Where do you go for a before- or after-work meal? 
There’s a little cafe — Bittersweet Cafe — that’s super cute. They make English muffins from scratch, source local eggs and cheese, cure their own bacon and make sausage in-house. It’s a great place to sit outside and have breakfast and a coffee. It’s somewhere that would do well if they did it in Pittsburgh, too.
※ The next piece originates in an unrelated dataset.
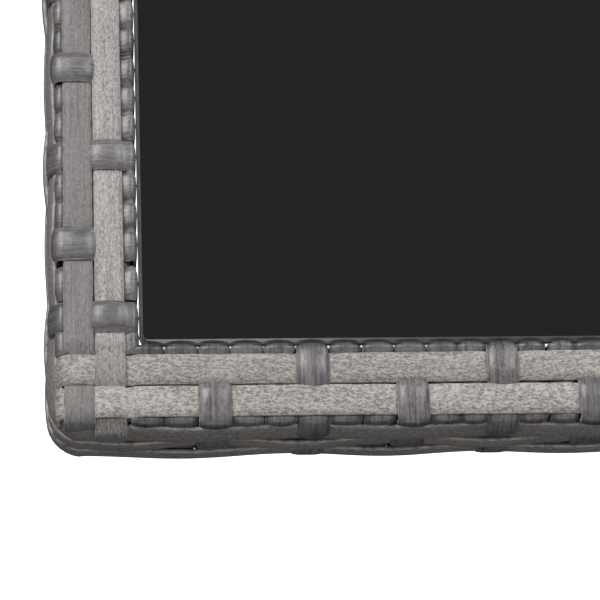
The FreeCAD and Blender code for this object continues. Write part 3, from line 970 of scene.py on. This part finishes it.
strand = wicker(
    "wicker_strand",
    dark=(0.165, 0.156, 0.147),
    light=(0.47, 0.442, 0.412),
    flecks=1.2,
    streaks=0.5,
    plain_streaks=3.0,
    rough=0.5,
    specular=0.35,
)
wrap = wicker(
    "wicker_wrap",
    dark=(0.05, 0.0455, 0.0465),
    light=(0.235, 0.217, 0.218),
    flecks=0.7,
    streaks=1.5,
    plain_streaks=1.0,
    rough=0.34,
    specular=0.6,
)
METAL = {"metallic": 1.0, "fine": 1200.0, "vary": 0.15}
CAD_MATERIALS = {
    "frame_steel": plain("frame_steel", colour=(0.05, 0.05, 0.052), rough=0.45),
    "foot_plastic": plain("foot_plastic", colour=(0.035, 0.035, 0.037), rough=0.55, bump=0.25),
    "pad_rubber": plain("pad_rubber", colour=(0.03, 0.03, 0.03), rough=0.7, fine=1500.0),
    "fastener_steel": plain("fastener_steel", colour=(0.6, 0.6, 0.61), rough=0.32, **METAL),
    "bush_brass": plain("bush_brass", colour=(0.7, 0.52, 0.26), rough=0.3, **METAL),
    "glass_black": black_glass(),
    "wicker_strand": strand,
}
for row in frame["record"]["subparts"]:
    node = frame["nodes"][row["node"]]
    node.data.materials.clear()
    node.data.materials.append(CAD_MATERIALS[row["material_slot"]])

# --- The woven pieces -------------------------------------------------------------------------------
for side in SIDES:
    rim_wraps(side, wrap)
    rim_rows(side, strand)
side_loops(strand)
for corner in ("front_left", "front_right", "back_left", "back_right"):
    woven_post(corner, wrap, strand)
for side in SIDES:
    woven_apron(side, wrap, strand)

# --- Floor and lights, in metres, and the camera ----------------------------------------------------
FLOOR_SIZE = 20.0
WALL_RADIUS, WALL_HEIGHT, WALL_SIDES = 9.0, 7.0, 48
WALL_FOOT = -0.01
BACKDROP_COLOUR, BACKDROP_ROUGH, BACKDROP_GLOW = (0.8, 0.8, 0.8), 0.8, 0.9
SKY_COLOUR = (1.0, 0.99, 0.985)
SKY_LOW, SKY_HIGH = 0.02, 0.34   # its strength at the horizon and overhead
SKY_RISE = 0.8                   # how far up the full strength starts, from 0 level to 1 straight up
# name: (place, what it points at, size, watts)
LIGHTS = {
    "key_left": ((-2.0, 1.3, 2.7), (-0.1, 0, 0.4), (1.6, 1.6), 85),
    "key_right": ((1.5, 1.1, 2.9), (-0.1, 0, 0.4), (1.4, 1.4), 45),
    "card_left": ((-3.2, 0.7, 0.9), (-0.4, 0.1, 0.4), (2.4, 1.2), 6),
    "card_front": ((-1.05, -3.0, 1.28), (-1.05, 0, 0.7), (2.0, 0.4), 9),
    "fill_front": ((0.6, -3.7, 1.3), (0, 0, 0.2), (3.4, 2.0), 20),
    "fill_back": ((2.4, 2.6, 1.3), (0, 0, 0.2), (1.6, 1.2), 30),
}


def pale_paint():
    n = Nodes("floor")
    n.feed(n.shader.inputs["Base Color"], BACKDROP_COLOUR)
    n.feed(n.shader.inputs["Roughness"], BACKDROP_ROUGH)
    n.feed(n.shader.inputs["Emission Color"], WHITE)
    n.feed(n.shader.inputs["Emission Strength"], BACKDROP_GLOW)
    return n.material


def backdrop(name, points, faces, material):
    """A staging surface that is seen but casts nothing on the table."""
    mesh = bpy.data.meshes.new(name)
    mesh.from_pydata(points, [], faces)
    mesh.materials.append(material)
    surface = bpy.data.objects.new(name, mesh)
    bpy.context.scene.collection.objects.link(surface)
    surface.visible_diffuse = False
    surface.visible_glossy = False
    surface.visible_shadow = False


def floor_and_wall():
    """A pale floor, and a wall all round that is far enough off to be plain background in any view."""
    paint = pale_paint()
    half = FLOOR_SIZE / 2
    corners = [(-half, -half, 0), (half, -half, 0), (half, half, 0), (-half, half, 0)]
    backdrop("floor", corners, [(0, 1, 2, 3)], paint)
    ring = [2 * math.pi * q / WALL_SIDES for q in range(WALL_SIDES)]
    points = []
    for z in (WALL_FOOT, WALL_HEIGHT):
        points += [(WALL_RADIUS * math.cos(a), WALL_RADIUS * math.sin(a), z) for a in ring]
    pairs = [(q, (q + 1) % WALL_SIDES) for q in range(WALL_SIDES)]
    faces = [(a, b, b + WALL_SIDES, a + WALL_SIDES) for a, b in pairs]
    backdrop("wall", points, faces, paint)


def sky():
    """Soft light from above, fading out towards the horizon."""
    world = bpy.data.worlds.new("studio")
    world.use_nodes = True
    tree = world.node_tree
    where = tree.nodes.new("ShaderNodeTexCoord")
    height = tree.nodes.new("ShaderNodeSeparateXYZ")
    fade = tree.nodes.new("ShaderNodeMapRange")
    background = tree.nodes["Background"]
    for key, number in (
        ("From Min", 0.0), ("From Max", SKY_RISE), ("To Min", SKY_LOW), ("To Max", SKY_HIGH)
    ):
        fade.inputs[key].default_value = number
    tree.links.new(where.outputs["Generated"], height.inputs[0])
    tree.links.new(height.outputs["Z"], fade.inputs["Value"])
    tree.links.new(fade.outputs[0], background.inputs["Strength"])
    background.inputs["Color"].default_value = (*SKY_COLOUR, 1)
    bpy.context.scene.world = world


def softbox(name, place, aim, size, watts):
    data = bpy.data.lights.new(name, "AREA")
    data.shape = "RECTANGLE"
    data.size, data.size_y = size
    data.energy = watts
    light = bpy.data.objects.new(name, data)
    light.location = place
    light.rotation_euler = (Vector(aim) - Vector(place)).to_track_quat("-Z", "Y").to_euler()
    bpy.context.scene.collection.objects.link(light)


floor_and_wall()
sky()
for name, light in LIGHTS.items():
    softbox(name, *light)

# The camera looks down on the front left corner of the rim. Its angles are in degrees.
CAMERA_AIM = (65.0, 34.6)        # mm in from the left and front woven faces, on the top of the weave
CAMERA_DISTANCE = 635.0          # mm
CAMERA_ELEVATION = 71.64
CAMERA_AZIMUTH = -17.77
CAMERA_ROLL = 16.52
PICTURE = 600
FOCAL = 2487.0                   # in the same units as the picture's width
SENSOR = 36.0                    # mm
CLIP_NEAR, CLIP_FAR = 0.02, 50   # m

aim = Vector(((LOW[0] + CAMERA_AIM[0]) * MM, (LOW[1] + CAMERA_AIM[1]) * MM, TOP_Z * MM))
azimuth, elevation = math.radians(CAMERA_AZIMUTH), math.radians(CAMERA_ELEVATION)
level = math.cos(elevation)
back = Vector((math.sin(azimuth) * level, -math.cos(azimuth) * level, math.sin(elevation)))
camera_data = bpy.data.cameras.new("camera")
camera_data.sensor_width = SENSOR
camera_data.lens = FOCAL / PICTURE * SENSOR
camera_data.clip_start = CLIP_NEAR
camera_data.clip_end = CLIP_FAR
camera = bpy.data.objects.new("camera", camera_data)
camera.location = aim + back * (CAMERA_DISTANCE * MM)
roll = Matrix.Rotation(math.radians(CAMERA_ROLL), 3, "Z")
turn = (-back).to_track_quat("-Z", "Y").to_matrix() @ roll
camera.rotation_mode = "QUATERNION"
camera.rotation_quaternion = turn.to_quaternion()
bpy.context.scene.collection.objects.link(camera)
bpy.context.scene.camera = camera
bpy.context.scene.view_settings.view_transform = "Standard"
What’s your favorite thing to do on a day off? 
Either go into the city, eat somewhere and get inspired or hang out outside, take some photos and de-stress from the week. It depends on if I want a lot of human interaction or minimal interaction.

Do you cook at home? 
Pretty frequently. Pasta is my go-to comfort food, but I won't hesitate to grill something at midnight in summertime, especially if it’s nice out, I love to turn on the porch light, fire up the grill and eat a steak.

If you could work in another Pittsburgh bar to have fun or to learn something, where would it be? 
That’s a tough one. There are tons of places, really. Making charcuterie isn't something I have a ton of experience in and I’d love to get into Justin Severino’s head for a day or two at Cure.